En 1830, en la conocida carta dirigida al general Flores, Bolívar afirmaba:
“Este país caerá infaliblemente en manos de la multitud desenfrenada, para después pasar a tiranuelos casi imperceptibles, de todos colores y razas. (…). Devorados por todos los crímenes y extinguidos por la ferocidad, los europeos no se dignarán conquistarnos.”
Detrás del aparente pesimismo de Bolívar hay realmente escondida una valiosa advertencia. Permitir que nuestros peores instintos sean la melodía detrás de la trama política se opone a alcanzar las condiciones necesarias para un proyecto de país estable y duradero. Después de todo, como insiste Douglas Rushkoff, es la colaboración y no la competencia la clave del éxito en la evolución humana.
La fragilidad del sistema social significa, en términos gruesos, que el sistema social de un país (entendido como la tríada Estado, sociedad y mercados) es incapaz de llegar a acuerdos que permitan alcanzar y mantener establemente condiciones de vida dignas para sus habitantes. Por ello, los países cuyos sistemas son altamente frágiles son el epicentro de la tragedia humana: son el proscenio de hambrunas, pobreza extrema, migraciones masivas y conflictos. La fragilidad es, en ese registro, la forma más extrema de fracaso societal.
Los análisis más autorizados sobre el fenómeno de la fragilidad suelen colocar en la raíz del problema una sociedad fragmentada o secuestrada por élites enfrentadas que reducen el escenario político a juegos de suma-cero. Nuestra incapacidad para ponernos de acuerdo sobre qué queremos ser y la falta de un proyecto compartido y sostenible de país ha dado espacio a liderazgos que lejos de alimentarse y crecer estimulando la capacidad creadora de la sociedad venezolana ha incrementado su poder, resiliencia e influencia mediante la explotación sistemática de nuestros peores instintos y la corrosión de nuestros vínculos.
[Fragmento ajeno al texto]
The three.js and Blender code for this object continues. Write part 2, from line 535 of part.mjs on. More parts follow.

A pesar de que, afortunadamente, hay un enorme capital social en Venezuela que ha prevenido que la alta polarización experimentada en las últimas décadas devenga en mayor violencia política, hay todavía dos retos fundamentales para que el espíritu de este capital social pase de ser “un muro de contención” a la fuerza transformadora que reestructure los acuerdos fundamentales de nuestra sociedad:
1) Las comunidades deben pasar de la “convivialidad” al “nosotros articulado”. Necesitamos transitar del “llevarnos bien” y del “disfrute del estar juntos” al realizarnos como sujetos y comunidades “haciendo juntos”. Articularnos requiere organización, liderazgo, fórmulas de resolución de conflicto, cultura de evaluación y orientación a resultados.
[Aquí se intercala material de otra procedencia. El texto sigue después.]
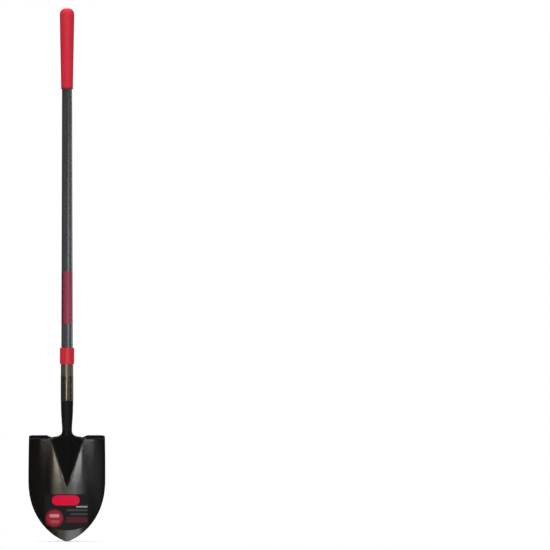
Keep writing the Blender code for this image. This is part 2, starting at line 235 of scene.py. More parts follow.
def spread(low, high, count):
    """count values from just past low up to high, evenly spaced."""
    return [low + (high - low) * (i + 1) / count for i in range(count)]


def on_circle(radius, angle, z):
    """A point round the axis; the angle runs from the front towards +X."""
    return (radius * math.sin(angle), -radius * math.cos(angle), z)


def node_box(node):
    """A node's lowest and highest corners, measured from the pole's axis."""
    low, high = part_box(node)
    return low - AXIS, high - AXIS


def pole_radius(z):
    return POLE_HIGH.x - POLE_TAPER * (z - POLE_SHOULDER_Z)


def sleeve_upper_radius():
    return node_box("collar_sleeve")[1].x - SLEEVE_STEP_DEPTH


# ---------------------------------------------------------------- blade shape, as in the CAD


def half_width(z):
    if z < BLADE_WIDEST_Z:
        below_widest = 1.0 - z / BLADE_WIDEST_Z
        return BLADE_HALF_WIDTH * (1.0 - below_widest**POINT_FULLNESS) ** POINT_ROUNDING
    along = (z - BLADE_WIDEST_Z) / (VALLEY_Z - BLADE_WIDEST_Z)
    return BLADE_HALF_WIDTH - (BLADE_HALF_WIDTH - SHOULDER_HALF_WIDTH) * along**2


def crease_half_width(z):
    along = (z - FROG_POINT_Z) / (VALLEY_Z - FROG_POINT_Z)
    wide = CREASE_HALF_WIDTH_LOW + (CREASE_HALF_WIDTH_TOP - CREASE_HALF_WIDTH_LOW) * max(along, 0.0)
    return min(wide, CREASE_SHARE_LIMIT * half_width(z))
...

2) Tenemos que superar en la cultura política el paradigma del héroe y la comprensión del proceso político bajo el arquetipo del conflicto y la ruptura. El paradigma del héroe y su lógica intrínseca impide la generación de consensos, y no estimula el espíritu colaborativo necesario para la construcción de un proyecto de país viable y compartido. El arquetipo del conflicto reduce el proceso político a una permanente impugnación del pasado y del “otro” e invita al eterno “nuevo comienzo”. No puede haber estrategia ni plan estable de país si entendemos la política como la guerra por otros medios.
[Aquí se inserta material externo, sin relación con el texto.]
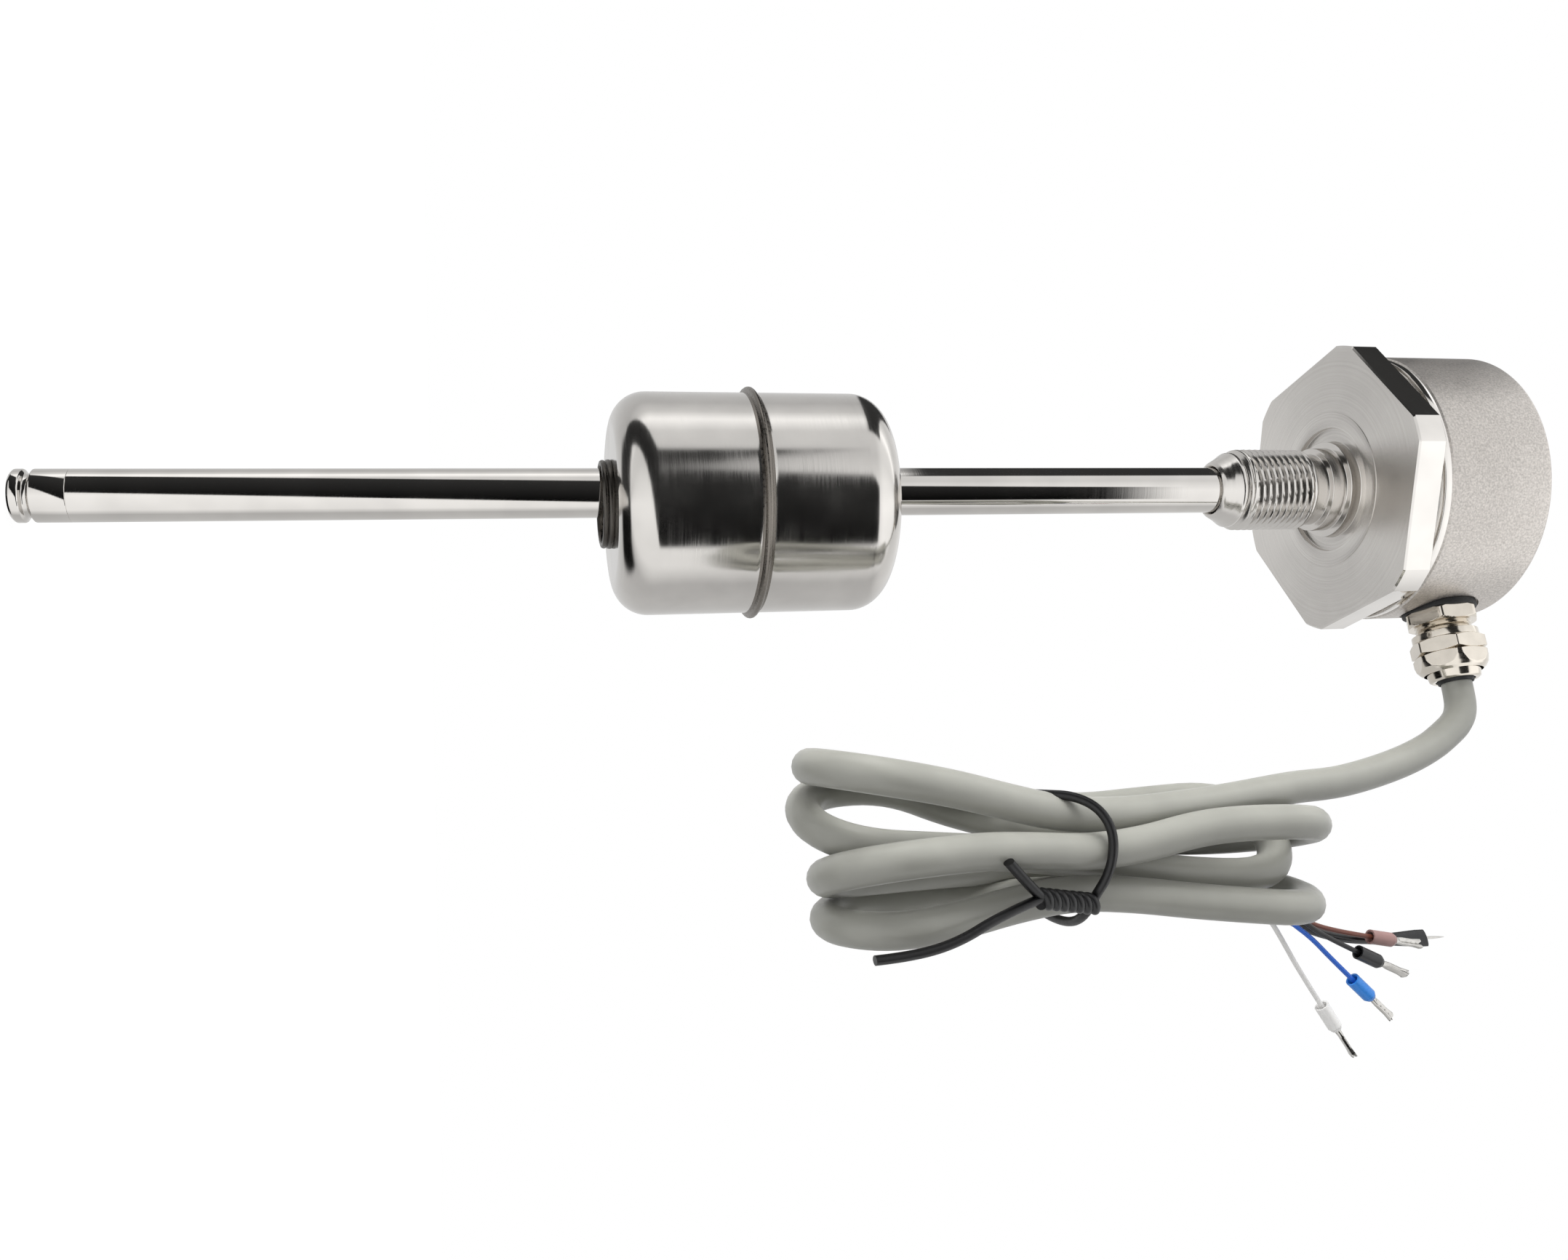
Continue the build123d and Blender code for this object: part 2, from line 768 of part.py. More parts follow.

Convertir nuestro fracaso como sociedad en una oportunidad de aprendizaje y de crecimiento -como predica fervientemente la literatura del emprendimiento- aún es posible y comienza en nuestro caso por encontrar maneras de reconstruir el “nosotros”. Pero no uno meramente propagandístico sino tematizado por acuerdos que pongan los intereses de todos en el centro de las instituciones y de las reglas de juego.
Tomarnos en serio a Bolívar hoy impone ante todo, escucharlo con atención y críticamente.